Confusing Conversations 4: Literally true, and truly literal.


"If you don't believe that the first chapter of the bible is literally true, then how can you believe that the rest of it is?"

I hope that every Christian believes that the bible is literally, true. That is absolutely and entirely truthful in everything it affirms. So, wherever the bible affirms something as scientific fact, then it is scientific fact. Wherever it affirms something as accurate history, it is accurate history. But, the Good Samaritan is not historically accurate (it is a parable). Ezekiel 1 is not scientific fact, it is a vision.

However, this doesn't mean that to truly understand the bible, one must take the most literal interpretation possible. It is always literally (in the sense of totally and utterly) true; the truth is not always literal (in a sense that excludes all metaphor, parable, poetic licence, verbal imagery etc.)

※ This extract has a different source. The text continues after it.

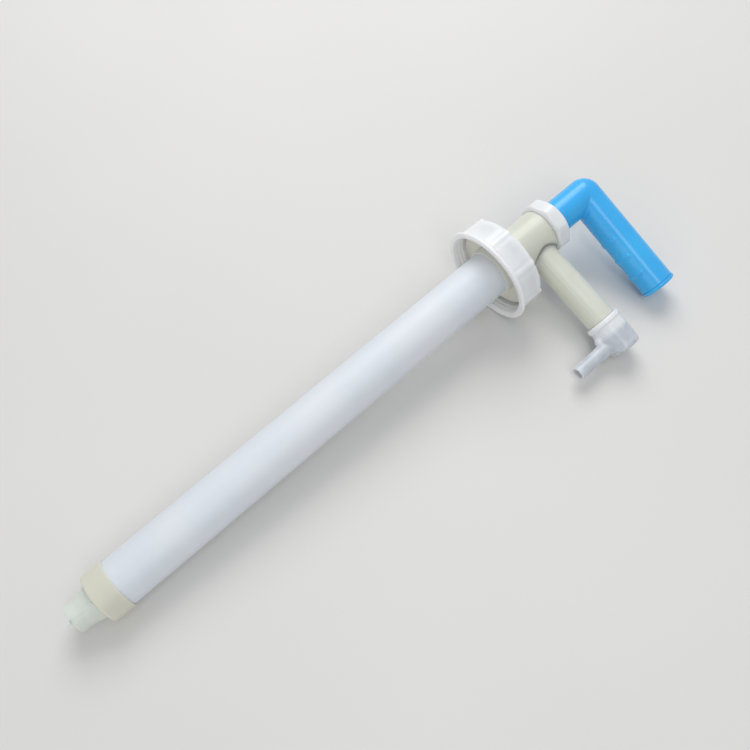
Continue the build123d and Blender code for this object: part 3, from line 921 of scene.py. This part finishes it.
# Floor and light
studio = {
    "floorSize": 6.0,
    "floorColour": (0.70, 0.69, 0.67),
    "worldColour": (0.80, 0.82, 0.85),
    "worldStrength": 0.57,
    "keyPower": 10.5,
    "keySize": 0.9,
    "keyFrom": (0.55, 0.75, 1.05),
    "panelPower": 2.2,
    "panelFrom": (-0.10, -0.40, 0.97),
    "panelSize": (0.22, 0.8),
    "fillPower": 2.2,
    "fillSize": 0.9,
    "fillFrom": (-1.1, -0.45, 0.55),
}


def areaLight(name, place, power, width, depth):
    data = bpy.data.lights.new(name, "AREA")
    data.shape, data.size, data.size_y = "RECTANGLE", width, depth
    data.energy = power
    light = bpy.data.objects.new(name, data)
    light.location = place
    light.rotation_mode = "QUATERNION"
    light.rotation_quaternion = (Vector((0.05, 0, 0)) - Vector(place)).to_track_quat("-Z", "Y")
    bpy.context.scene.collection.objects.link(light)


def makeStudio():
    half = studio["floorSize"] / 2
    data = bpy.data.meshes.new("floor")
    corners = [(-half, -half, 0), (half, -half, 0), (half, half, 0), (-half, half, 0)]
    data.from_pydata(corners, [], [(0, 1, 2, 3)])
    graph = Graph("floorPaper")
    where = graph.coords()
    shade = graph.clamp(graph.noise(where, 3.0, 2.0), 0.35, 0.65)
    lighter = tuple(value * 1.03 for value in studio["floorColour"])
    graph.link(graph.shader, "Base Color", graph.mix(shade, studio["floorColour"], lighter))
    graph.link(graph.shader, "Roughness", 0.8)
    data.materials.append(graph.material)
    floor = bpy.data.objects.new("floor", data)
    bpy.context.scene.collection.objects.link(floor)
    world = bpy.data.worlds.new("studio")
    world.use_nodes = True
    world.node_tree.nodes["Background"].inputs["Color"].default_value = (*studio["worldColour"], 1)
    world.node_tree.nodes["Background"].inputs["Strength"].default_value = studio["worldStrength"]
    bpy.context.scene.world = world
    areaLight("key", studio["keyFrom"], studio["keyPower"], studio["keySize"], studio["keySize"])
    areaLight("panel", studio["panelFrom"], studio["panelPower"], *studio["panelSize"])
    areaLight("fill", studio["fillFrom"], studio["fillPower"], studio["fillSize"], studio["fillSize"])
    bpy.context.scene.view_settings.view_transform = "Standard"


makeStudio()
print("studio ready")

Obvious other examples of this in the realm of cosmology are found in Psalm 19:6

"[the sun] rises at one end of the heavens
and makes its circuit to the other;
nothing is hidden from its heat. "

Are we to believe that the sun literally moves from one end of the heavens to another? No! We don't have to believe in a geocentric universe in order to believe that Psalm 19 is utterly true. It is just not true in a literal sense. In fact, to try to understand it as a true scientific account of the orbit of the sun is to utterly misunderstand it; to miss its truth; to distort it. This is fairly easy to see, as Psalm 19 is undeniably poetic. The sun has already been described as a bridegroom, and champion. Are we to envisage a marriage to the moon, or a little horse that the sun rides on? No, it's poetry that teaches how this majestic sun, seen everywhere, giving heat and light shines for the glory of God. But the poetry is more than just those statements; as poetry it attaches an appropriate emotional response of awe and wonder and splendour to those truths. The poetry conveys the truths in exactly the inspired fashion that its divine author intended.

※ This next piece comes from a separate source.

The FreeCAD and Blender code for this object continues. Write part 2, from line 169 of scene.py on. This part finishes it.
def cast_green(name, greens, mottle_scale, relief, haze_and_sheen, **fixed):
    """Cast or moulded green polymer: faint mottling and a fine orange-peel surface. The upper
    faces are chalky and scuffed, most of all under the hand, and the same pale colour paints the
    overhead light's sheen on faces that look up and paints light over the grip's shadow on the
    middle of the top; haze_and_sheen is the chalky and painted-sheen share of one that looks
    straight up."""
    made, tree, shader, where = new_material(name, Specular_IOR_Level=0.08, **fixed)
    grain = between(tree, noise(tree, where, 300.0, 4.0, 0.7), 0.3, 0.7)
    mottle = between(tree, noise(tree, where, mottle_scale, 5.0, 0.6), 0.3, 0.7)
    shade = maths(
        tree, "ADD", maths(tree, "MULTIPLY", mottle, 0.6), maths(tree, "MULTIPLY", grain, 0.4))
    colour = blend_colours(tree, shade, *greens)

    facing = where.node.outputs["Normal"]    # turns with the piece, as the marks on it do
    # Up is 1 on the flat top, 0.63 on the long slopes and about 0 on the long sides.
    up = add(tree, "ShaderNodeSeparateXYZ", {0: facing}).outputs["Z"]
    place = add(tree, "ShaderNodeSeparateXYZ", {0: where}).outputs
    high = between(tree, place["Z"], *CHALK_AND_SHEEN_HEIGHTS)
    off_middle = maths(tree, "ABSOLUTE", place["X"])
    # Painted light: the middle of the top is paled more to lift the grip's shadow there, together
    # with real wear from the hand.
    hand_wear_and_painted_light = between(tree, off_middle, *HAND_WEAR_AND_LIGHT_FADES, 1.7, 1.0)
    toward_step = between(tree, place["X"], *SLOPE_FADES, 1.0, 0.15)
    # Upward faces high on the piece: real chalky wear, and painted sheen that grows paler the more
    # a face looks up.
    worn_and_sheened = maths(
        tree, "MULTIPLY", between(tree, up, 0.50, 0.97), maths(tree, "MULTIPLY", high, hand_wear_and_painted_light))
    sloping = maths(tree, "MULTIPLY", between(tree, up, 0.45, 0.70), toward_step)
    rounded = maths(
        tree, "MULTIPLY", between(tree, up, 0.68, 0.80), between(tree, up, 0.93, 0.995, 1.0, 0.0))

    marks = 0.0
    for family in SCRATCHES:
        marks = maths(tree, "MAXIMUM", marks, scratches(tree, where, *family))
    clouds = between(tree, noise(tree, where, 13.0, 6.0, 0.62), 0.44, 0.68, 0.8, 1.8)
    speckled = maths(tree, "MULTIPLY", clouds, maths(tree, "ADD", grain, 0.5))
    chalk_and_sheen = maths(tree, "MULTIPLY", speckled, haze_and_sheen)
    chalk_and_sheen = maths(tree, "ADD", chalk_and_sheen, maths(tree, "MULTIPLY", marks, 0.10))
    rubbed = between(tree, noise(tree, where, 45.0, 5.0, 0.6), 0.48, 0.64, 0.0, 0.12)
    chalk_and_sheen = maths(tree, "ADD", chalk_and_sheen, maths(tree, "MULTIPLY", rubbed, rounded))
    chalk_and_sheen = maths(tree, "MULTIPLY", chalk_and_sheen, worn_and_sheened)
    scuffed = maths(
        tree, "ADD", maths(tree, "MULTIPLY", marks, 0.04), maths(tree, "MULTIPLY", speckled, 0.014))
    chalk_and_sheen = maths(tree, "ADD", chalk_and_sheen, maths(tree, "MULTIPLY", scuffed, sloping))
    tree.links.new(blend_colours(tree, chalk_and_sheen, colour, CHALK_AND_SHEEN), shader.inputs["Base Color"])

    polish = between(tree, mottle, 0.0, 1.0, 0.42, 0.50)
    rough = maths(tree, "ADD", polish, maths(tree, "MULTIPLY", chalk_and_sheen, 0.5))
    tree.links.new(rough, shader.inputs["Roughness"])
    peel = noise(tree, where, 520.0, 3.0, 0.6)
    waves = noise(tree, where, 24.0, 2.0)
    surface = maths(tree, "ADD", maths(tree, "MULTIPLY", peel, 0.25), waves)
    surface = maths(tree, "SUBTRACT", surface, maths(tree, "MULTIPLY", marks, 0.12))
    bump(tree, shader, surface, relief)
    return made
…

Is Psalm 19 made more problematic had many (or all) of the early readers would have believed in a geocentric universe, and thus, if read literally, understood it to correspond better to the cosmology they held than we would understand it to. No: for that is not the intention of the passage.

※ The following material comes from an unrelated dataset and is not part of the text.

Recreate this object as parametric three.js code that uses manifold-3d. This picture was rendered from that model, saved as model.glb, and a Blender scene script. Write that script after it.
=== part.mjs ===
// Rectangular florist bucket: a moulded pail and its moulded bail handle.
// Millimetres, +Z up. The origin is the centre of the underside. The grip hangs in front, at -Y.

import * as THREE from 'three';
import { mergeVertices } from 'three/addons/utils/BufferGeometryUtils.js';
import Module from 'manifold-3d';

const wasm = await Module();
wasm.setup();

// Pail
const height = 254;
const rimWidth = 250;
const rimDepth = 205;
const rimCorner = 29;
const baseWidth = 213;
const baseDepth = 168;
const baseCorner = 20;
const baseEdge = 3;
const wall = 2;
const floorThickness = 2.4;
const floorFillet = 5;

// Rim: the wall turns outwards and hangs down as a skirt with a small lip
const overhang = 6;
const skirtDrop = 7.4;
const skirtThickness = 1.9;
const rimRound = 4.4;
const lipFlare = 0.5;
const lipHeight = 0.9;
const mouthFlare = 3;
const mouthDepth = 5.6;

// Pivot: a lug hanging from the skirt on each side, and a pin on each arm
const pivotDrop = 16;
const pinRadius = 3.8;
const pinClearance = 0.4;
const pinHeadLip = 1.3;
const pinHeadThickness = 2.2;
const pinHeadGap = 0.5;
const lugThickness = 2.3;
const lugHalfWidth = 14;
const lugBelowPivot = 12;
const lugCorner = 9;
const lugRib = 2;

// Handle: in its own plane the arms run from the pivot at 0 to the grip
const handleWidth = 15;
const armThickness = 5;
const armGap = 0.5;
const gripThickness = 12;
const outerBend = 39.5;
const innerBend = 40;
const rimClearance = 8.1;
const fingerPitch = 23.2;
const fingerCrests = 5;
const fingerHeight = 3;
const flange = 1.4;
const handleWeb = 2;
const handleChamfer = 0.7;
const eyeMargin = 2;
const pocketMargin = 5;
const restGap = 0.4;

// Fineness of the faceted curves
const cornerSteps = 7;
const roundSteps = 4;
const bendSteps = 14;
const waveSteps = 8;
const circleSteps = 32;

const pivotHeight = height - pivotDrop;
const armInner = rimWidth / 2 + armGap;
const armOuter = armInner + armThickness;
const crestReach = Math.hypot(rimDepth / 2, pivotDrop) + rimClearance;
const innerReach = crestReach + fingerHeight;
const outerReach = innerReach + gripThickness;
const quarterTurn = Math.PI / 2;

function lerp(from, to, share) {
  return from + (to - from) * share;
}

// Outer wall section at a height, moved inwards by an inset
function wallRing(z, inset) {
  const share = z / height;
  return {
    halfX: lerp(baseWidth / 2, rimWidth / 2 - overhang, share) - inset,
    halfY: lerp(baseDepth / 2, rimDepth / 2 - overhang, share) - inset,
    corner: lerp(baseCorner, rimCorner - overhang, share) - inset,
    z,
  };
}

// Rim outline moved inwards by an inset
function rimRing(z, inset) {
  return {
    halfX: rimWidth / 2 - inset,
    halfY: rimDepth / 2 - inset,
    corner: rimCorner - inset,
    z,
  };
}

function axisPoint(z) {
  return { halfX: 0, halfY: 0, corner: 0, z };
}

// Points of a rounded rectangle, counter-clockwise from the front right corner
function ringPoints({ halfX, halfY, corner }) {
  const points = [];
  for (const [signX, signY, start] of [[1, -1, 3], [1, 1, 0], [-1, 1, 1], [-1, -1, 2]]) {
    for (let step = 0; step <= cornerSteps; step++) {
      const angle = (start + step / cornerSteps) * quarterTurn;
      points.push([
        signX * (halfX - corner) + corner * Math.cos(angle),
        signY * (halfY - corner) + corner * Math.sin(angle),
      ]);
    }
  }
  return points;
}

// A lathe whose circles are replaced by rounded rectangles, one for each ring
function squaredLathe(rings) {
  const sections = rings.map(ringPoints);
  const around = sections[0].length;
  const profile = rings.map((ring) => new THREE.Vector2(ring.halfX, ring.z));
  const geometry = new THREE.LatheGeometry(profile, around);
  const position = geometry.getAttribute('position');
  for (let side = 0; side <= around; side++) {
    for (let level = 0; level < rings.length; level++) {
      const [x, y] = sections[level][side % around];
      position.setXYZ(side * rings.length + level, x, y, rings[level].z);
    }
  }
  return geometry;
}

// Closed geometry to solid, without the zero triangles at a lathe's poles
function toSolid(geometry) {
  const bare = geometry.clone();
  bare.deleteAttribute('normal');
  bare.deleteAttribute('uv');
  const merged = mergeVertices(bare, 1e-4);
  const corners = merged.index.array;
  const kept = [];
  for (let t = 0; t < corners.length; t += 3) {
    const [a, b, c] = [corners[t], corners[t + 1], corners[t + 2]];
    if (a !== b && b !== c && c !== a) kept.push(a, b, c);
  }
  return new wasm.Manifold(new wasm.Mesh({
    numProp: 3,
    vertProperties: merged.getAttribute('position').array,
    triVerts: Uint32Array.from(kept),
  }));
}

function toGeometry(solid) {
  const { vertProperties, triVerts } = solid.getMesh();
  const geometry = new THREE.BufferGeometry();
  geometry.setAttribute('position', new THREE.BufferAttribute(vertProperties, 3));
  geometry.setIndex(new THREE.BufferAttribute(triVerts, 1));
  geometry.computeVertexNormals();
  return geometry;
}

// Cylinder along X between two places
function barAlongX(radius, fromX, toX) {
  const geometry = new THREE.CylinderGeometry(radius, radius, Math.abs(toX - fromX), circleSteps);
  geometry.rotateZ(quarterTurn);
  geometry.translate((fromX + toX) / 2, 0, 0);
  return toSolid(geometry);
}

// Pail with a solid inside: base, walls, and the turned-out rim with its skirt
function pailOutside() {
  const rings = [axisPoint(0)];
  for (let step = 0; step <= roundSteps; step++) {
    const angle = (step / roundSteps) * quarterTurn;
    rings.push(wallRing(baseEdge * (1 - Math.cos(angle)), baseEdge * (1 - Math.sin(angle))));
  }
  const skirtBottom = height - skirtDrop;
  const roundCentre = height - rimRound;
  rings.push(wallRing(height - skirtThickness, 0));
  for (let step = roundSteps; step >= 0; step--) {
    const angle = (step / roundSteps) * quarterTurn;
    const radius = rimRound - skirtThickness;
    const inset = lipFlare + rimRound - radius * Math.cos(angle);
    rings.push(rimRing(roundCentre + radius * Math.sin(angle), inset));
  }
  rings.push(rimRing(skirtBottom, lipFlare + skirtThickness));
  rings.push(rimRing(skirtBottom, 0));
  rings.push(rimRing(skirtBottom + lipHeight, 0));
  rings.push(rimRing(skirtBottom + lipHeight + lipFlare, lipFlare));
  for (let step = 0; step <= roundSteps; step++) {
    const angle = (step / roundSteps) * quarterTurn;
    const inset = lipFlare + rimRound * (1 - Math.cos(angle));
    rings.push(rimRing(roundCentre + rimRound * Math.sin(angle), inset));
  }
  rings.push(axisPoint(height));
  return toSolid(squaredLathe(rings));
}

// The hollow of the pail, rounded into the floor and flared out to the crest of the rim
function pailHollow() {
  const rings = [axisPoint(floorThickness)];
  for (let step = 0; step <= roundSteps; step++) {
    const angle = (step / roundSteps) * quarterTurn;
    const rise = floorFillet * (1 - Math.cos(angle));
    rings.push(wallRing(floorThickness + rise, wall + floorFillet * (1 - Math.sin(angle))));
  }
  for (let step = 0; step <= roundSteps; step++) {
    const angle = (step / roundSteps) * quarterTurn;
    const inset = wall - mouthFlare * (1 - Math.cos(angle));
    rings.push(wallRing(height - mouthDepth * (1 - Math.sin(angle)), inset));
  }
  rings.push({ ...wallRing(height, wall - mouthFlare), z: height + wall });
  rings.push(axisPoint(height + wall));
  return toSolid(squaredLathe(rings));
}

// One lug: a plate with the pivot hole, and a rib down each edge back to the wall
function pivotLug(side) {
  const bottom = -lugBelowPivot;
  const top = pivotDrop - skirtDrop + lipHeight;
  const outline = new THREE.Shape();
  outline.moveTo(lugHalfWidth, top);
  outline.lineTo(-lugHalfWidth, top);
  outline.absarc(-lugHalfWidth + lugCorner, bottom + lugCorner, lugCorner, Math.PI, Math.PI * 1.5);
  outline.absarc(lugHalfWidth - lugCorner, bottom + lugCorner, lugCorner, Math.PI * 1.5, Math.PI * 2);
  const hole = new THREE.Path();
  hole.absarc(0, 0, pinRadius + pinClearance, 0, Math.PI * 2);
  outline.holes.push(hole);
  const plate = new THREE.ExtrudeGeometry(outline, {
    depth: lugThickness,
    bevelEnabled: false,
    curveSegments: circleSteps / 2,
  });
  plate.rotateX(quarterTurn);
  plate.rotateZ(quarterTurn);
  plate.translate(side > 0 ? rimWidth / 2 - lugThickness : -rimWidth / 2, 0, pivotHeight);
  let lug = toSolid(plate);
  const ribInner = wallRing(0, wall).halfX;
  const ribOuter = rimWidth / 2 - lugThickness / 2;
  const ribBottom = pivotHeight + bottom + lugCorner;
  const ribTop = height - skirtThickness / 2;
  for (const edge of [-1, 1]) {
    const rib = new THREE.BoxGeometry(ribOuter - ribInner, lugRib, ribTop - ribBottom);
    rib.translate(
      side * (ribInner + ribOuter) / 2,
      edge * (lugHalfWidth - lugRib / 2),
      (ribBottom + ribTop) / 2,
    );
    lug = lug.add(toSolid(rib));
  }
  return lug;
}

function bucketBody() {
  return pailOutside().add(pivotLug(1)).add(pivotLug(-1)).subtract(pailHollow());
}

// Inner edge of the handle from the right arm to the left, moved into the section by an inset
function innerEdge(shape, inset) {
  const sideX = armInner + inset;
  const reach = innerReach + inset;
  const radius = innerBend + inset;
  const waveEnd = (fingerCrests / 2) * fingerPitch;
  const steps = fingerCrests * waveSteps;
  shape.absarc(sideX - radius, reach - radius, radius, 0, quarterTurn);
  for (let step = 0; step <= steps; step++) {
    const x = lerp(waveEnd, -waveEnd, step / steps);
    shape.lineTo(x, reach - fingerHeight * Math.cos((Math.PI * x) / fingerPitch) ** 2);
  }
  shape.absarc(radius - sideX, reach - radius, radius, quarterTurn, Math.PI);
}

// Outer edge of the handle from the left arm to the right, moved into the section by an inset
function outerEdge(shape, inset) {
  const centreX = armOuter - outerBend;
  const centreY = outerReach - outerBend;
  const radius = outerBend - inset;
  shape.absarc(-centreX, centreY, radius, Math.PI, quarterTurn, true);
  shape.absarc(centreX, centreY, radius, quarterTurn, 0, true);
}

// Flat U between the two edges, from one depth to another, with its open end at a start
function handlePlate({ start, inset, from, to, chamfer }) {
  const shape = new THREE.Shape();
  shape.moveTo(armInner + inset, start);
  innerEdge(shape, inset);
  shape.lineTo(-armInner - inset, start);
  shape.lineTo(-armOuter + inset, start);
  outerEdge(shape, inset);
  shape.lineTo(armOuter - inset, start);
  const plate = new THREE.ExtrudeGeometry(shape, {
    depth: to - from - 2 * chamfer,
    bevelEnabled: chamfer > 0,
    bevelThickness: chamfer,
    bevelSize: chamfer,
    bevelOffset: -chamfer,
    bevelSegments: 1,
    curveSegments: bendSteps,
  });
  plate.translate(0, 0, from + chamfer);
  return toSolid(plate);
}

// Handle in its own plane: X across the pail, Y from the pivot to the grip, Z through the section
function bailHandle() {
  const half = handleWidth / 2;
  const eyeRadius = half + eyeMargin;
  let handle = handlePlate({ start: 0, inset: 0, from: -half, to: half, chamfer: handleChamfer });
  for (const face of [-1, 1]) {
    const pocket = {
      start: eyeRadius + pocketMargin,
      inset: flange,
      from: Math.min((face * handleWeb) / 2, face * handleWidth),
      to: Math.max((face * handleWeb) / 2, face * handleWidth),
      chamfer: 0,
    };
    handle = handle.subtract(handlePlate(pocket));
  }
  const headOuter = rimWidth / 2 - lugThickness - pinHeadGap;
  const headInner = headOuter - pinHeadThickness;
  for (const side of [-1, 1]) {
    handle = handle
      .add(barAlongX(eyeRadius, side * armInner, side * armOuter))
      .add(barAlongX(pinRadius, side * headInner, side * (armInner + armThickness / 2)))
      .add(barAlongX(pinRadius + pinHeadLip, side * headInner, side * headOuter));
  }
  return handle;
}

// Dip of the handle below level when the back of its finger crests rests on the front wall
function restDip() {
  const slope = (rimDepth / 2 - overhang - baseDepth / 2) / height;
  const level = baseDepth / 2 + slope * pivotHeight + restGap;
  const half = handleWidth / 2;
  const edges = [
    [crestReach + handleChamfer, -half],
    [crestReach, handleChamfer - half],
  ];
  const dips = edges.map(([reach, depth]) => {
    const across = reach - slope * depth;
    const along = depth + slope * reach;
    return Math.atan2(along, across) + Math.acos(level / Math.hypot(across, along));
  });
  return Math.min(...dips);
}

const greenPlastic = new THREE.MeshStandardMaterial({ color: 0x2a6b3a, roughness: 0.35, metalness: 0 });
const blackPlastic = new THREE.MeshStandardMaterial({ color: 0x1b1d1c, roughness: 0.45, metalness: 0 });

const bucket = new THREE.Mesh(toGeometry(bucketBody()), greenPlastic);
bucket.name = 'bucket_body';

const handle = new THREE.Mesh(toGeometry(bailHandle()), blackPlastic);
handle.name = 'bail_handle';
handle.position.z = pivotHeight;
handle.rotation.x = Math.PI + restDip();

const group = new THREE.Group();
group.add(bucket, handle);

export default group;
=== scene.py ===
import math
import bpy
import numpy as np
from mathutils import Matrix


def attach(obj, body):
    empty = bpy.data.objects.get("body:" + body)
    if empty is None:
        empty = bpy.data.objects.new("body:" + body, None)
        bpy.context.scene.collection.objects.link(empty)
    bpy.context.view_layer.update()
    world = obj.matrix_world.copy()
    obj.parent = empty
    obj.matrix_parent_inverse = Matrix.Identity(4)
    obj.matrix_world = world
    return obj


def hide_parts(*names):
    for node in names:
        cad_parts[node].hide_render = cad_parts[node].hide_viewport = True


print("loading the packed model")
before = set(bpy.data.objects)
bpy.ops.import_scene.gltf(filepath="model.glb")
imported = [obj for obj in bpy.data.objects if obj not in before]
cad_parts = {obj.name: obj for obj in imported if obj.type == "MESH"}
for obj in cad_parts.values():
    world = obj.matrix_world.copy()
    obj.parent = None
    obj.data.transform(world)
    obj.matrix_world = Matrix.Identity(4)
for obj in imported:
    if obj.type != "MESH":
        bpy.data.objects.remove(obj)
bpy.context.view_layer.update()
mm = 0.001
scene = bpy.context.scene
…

What then is the intention of Genesis 1? Is it true literalistically? Does it employ poetic imagery? Does it even employ culturally accepted views of the world in order to convey truths?

These are legitimate questions to ask in bible interpretation. Let's not assume that if we come to different conclusions as to the intention of a passage, and therefore a different conclusion as to which truths are being affirmed in a passage, that we therefore have a different understanding as to whether the text is truthful. Let's all agree to trust what the bible really teaches and then work jolly hard at trying to understand it on its own terms.

2 comments:

javadave61 said...

Thank you Mike. This is a critical point in biblical interpretation. We decry liberal interpreters who take straightforward historical narrative and try to make it symbolic. It is a similar indiscretion to fail to consider that Genesis 1 is a Hebrew poem. It's often asked, "Is this the literal word for 'day'?" Well, yes it is. But literal words are the basis of great symbolic imagery in poetry. "Two road diverged in a wood..." Is this the literal word for "road"? Well, yes it is! But we know the literal word "road" symbolizes something much grander than gravel or pavement. Didactic prose is the language of facts and information, but poetry is the language of grand ideas, and there is a pretty grand idea or two lurking in Genesis 1.

Mike Gilbart-Smith said...

Thanks David, yes the fact that words have a literal meaning doesn't necessarily mean that such a meaning is always being employed. Only context will tell us.
I'm not sure, though to say that Genesis 1 is a Hebrew poem, (though v26 is). Yet, it is such heightened and stylised prose, that it may well have poetic overtones. Moreover, it is quote possible for even fairly straight prose to be many other things than history, even in the bible: parable, prophecy, dream, vision.
The difficulty with Genesis 1 is that it is pretty much unique within the bible. We cannot compare it to any other chapter in the bible and say, "the style is the same, and so we can quickly decide that the method of interpretation should be the same."